== Record set
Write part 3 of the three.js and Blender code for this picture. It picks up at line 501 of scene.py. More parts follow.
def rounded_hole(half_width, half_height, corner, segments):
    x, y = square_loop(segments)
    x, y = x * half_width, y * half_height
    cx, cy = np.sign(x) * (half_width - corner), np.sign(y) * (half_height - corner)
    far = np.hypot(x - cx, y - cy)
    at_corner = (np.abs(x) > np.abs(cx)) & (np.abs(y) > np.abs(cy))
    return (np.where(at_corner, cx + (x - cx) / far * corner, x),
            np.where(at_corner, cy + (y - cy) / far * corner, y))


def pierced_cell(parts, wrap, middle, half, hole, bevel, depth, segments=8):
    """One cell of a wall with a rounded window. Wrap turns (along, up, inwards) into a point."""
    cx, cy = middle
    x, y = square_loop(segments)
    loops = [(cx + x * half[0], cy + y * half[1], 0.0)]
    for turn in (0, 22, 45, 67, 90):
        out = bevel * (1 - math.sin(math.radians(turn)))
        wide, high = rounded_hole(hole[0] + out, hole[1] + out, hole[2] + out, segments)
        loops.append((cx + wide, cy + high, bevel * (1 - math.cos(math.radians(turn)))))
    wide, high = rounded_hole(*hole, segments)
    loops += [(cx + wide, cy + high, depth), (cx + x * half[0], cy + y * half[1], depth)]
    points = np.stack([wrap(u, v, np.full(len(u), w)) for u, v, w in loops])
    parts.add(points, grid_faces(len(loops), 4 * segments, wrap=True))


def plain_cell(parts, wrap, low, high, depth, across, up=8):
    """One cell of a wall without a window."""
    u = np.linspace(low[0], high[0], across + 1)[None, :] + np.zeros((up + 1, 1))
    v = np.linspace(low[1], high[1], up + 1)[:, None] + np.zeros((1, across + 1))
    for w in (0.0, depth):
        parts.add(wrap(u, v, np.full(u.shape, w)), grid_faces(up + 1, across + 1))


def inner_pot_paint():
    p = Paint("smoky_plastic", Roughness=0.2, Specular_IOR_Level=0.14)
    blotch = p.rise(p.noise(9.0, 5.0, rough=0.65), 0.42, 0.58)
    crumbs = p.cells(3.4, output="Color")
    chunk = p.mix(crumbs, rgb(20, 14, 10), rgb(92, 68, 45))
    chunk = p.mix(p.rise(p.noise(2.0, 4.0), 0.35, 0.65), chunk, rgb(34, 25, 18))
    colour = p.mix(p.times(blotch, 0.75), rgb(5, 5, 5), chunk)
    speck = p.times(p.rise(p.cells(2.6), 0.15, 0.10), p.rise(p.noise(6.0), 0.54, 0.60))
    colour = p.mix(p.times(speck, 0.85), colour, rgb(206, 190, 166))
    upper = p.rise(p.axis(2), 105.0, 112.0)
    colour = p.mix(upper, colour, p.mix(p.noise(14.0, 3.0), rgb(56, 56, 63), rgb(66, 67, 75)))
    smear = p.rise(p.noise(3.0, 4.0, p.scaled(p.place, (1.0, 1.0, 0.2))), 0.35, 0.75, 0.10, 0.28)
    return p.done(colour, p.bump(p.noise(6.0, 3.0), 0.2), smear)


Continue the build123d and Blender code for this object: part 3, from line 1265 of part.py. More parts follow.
====
Objective: Give back exactly the lines from the beginning of the records through the line containing "np.where(at_corner, cy +", and only those.

Task result:
Write part 3 of the three.js and Blender code for this picture. It picks up at line 501 of scene.py. More parts follow.
def rounded_hole(half_width, half_height, corner, segments):
    x, y = square_loop(segments)
    x, y = x * half_width, y * half_height
    cx, cy = np.sign(x) * (half_width - corner), np.sign(y) * (half_height - corner)
    far = np.hypot(x - cx, y - cy)
    at_corner = (np.abs(x) > np.abs(cx)) & (np.abs(y) > np.abs(cy))
    return (np.where(at_corner, cx + (x - cx) / far * corner, x),
            np.where(at_corner, cy + (y - cy) / far * corner, y))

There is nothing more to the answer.